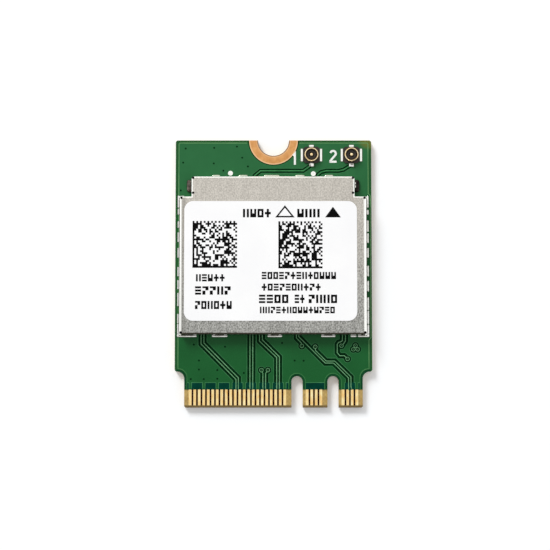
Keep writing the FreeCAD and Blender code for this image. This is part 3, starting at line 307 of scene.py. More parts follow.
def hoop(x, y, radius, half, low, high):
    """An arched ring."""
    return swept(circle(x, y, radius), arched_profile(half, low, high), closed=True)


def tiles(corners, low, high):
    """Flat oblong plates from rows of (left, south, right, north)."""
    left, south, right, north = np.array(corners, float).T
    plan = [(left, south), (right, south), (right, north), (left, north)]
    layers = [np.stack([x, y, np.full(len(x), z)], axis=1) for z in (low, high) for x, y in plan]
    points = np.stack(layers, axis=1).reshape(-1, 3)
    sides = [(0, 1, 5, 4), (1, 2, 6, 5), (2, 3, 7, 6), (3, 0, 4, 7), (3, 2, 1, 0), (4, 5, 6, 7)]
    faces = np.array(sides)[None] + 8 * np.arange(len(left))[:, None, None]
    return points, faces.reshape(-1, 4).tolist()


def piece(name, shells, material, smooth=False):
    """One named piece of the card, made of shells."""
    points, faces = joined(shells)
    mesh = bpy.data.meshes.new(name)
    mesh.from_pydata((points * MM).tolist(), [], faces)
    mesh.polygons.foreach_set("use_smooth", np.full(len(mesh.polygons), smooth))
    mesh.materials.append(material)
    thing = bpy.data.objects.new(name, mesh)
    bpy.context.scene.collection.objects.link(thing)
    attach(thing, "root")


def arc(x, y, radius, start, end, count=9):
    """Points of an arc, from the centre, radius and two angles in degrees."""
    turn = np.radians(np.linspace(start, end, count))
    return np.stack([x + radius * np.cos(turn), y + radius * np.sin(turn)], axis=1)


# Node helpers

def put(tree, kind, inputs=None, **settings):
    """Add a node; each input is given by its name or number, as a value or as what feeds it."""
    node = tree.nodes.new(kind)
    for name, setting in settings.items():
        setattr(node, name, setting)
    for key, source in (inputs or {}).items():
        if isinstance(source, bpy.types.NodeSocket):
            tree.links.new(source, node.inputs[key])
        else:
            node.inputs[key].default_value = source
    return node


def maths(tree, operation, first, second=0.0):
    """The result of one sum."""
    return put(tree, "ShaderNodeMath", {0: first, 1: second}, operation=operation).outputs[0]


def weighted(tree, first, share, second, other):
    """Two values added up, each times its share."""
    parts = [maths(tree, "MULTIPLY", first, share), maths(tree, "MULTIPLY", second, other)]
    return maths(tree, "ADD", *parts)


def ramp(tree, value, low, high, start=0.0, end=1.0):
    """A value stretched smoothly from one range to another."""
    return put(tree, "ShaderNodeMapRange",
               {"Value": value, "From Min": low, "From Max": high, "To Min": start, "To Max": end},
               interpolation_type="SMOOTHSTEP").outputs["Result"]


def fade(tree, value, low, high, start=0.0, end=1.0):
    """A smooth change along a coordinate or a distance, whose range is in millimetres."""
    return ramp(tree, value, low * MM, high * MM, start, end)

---

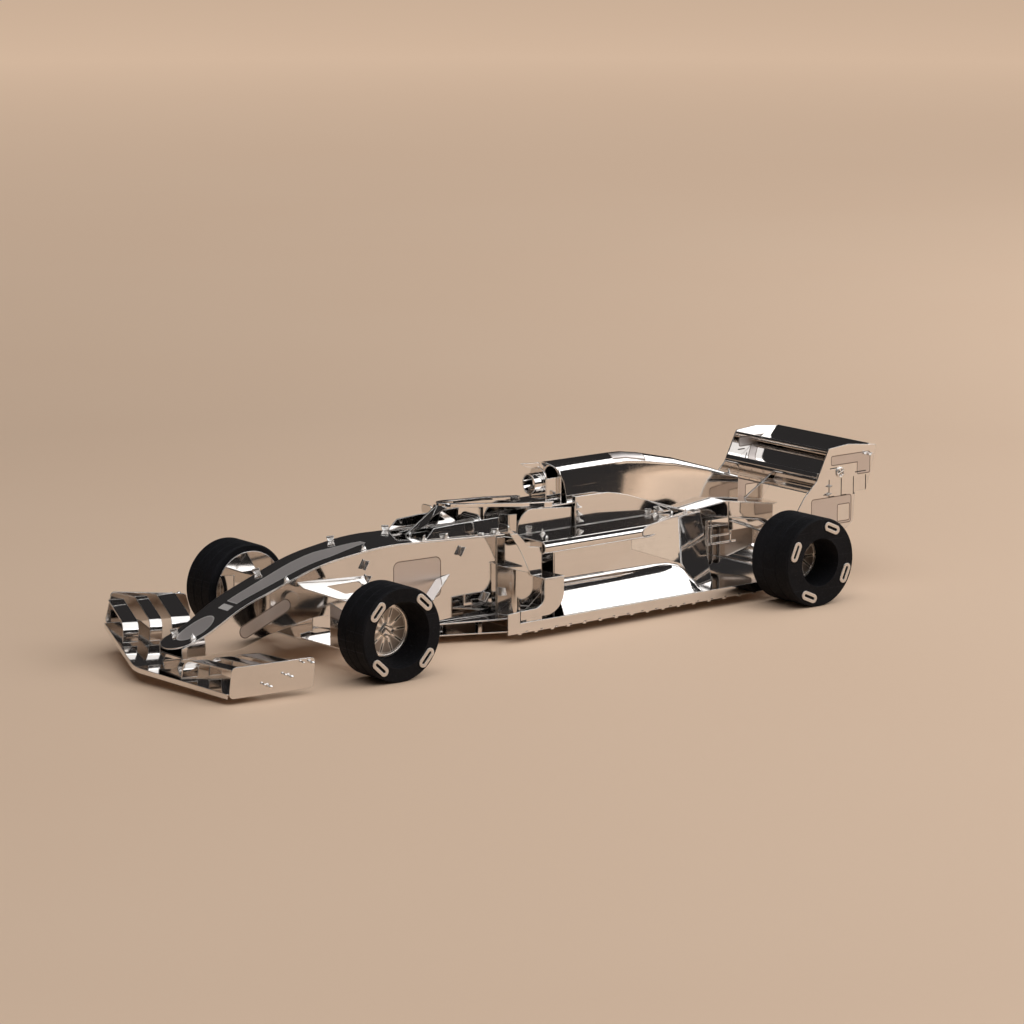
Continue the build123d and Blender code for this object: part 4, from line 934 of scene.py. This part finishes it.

* * *

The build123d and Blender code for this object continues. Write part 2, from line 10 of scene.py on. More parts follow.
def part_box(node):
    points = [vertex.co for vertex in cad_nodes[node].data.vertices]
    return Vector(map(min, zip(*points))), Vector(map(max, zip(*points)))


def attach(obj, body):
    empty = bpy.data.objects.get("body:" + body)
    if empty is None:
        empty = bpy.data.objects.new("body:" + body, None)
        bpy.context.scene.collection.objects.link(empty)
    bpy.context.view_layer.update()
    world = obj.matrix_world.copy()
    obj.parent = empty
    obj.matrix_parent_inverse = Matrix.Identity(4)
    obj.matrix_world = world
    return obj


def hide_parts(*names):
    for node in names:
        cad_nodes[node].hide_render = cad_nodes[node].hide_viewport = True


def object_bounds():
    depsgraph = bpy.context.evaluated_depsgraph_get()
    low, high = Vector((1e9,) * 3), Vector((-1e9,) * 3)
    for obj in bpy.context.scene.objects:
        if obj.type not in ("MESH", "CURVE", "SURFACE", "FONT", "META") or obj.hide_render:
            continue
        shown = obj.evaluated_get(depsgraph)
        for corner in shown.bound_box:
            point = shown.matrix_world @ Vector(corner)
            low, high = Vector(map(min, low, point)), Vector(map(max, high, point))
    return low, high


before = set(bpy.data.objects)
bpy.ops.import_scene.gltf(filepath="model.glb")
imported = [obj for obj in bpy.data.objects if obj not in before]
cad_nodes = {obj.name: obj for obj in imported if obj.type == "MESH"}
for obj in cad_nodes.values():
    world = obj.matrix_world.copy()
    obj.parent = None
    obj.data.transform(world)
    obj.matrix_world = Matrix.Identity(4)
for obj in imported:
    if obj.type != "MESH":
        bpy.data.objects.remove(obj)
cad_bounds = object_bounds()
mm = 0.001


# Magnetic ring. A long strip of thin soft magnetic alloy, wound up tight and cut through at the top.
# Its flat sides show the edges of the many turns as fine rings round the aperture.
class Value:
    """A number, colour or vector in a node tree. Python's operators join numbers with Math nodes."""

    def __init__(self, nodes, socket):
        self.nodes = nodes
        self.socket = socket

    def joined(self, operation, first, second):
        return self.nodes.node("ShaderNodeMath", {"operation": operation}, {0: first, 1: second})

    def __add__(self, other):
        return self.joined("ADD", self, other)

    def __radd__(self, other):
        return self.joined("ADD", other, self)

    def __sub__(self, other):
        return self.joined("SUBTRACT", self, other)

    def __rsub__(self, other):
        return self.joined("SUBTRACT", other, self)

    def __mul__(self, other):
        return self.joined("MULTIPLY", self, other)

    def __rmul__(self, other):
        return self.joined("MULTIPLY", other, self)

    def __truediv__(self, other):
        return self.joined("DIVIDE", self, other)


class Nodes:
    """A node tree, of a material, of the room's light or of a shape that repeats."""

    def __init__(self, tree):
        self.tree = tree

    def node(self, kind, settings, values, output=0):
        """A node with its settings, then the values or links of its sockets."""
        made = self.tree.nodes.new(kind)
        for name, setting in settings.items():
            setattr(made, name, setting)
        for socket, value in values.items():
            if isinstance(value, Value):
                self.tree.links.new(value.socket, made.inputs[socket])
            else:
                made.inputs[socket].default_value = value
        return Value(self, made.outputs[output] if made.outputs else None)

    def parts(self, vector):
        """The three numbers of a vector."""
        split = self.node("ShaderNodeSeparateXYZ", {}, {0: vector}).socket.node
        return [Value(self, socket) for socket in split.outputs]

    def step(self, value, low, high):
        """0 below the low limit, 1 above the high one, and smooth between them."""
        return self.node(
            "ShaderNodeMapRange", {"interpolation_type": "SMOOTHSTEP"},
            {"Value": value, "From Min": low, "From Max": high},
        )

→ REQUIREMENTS
Look back at the entries above and repeat, unchanged, every line from the line holding "Keep writing the" through the line holding "low, high), closed=True)".

→ OUTPUT FOR THIS EXERCISE
Keep writing the FreeCAD and Blender code for this image. This is part 3, starting at line 307 of scene.py. More parts follow.
def hoop(x, y, radius, half, low, high):
    """An arched ring."""
    return swept(circle(x, y, radius), arched_profile(half, low, high), closed=True)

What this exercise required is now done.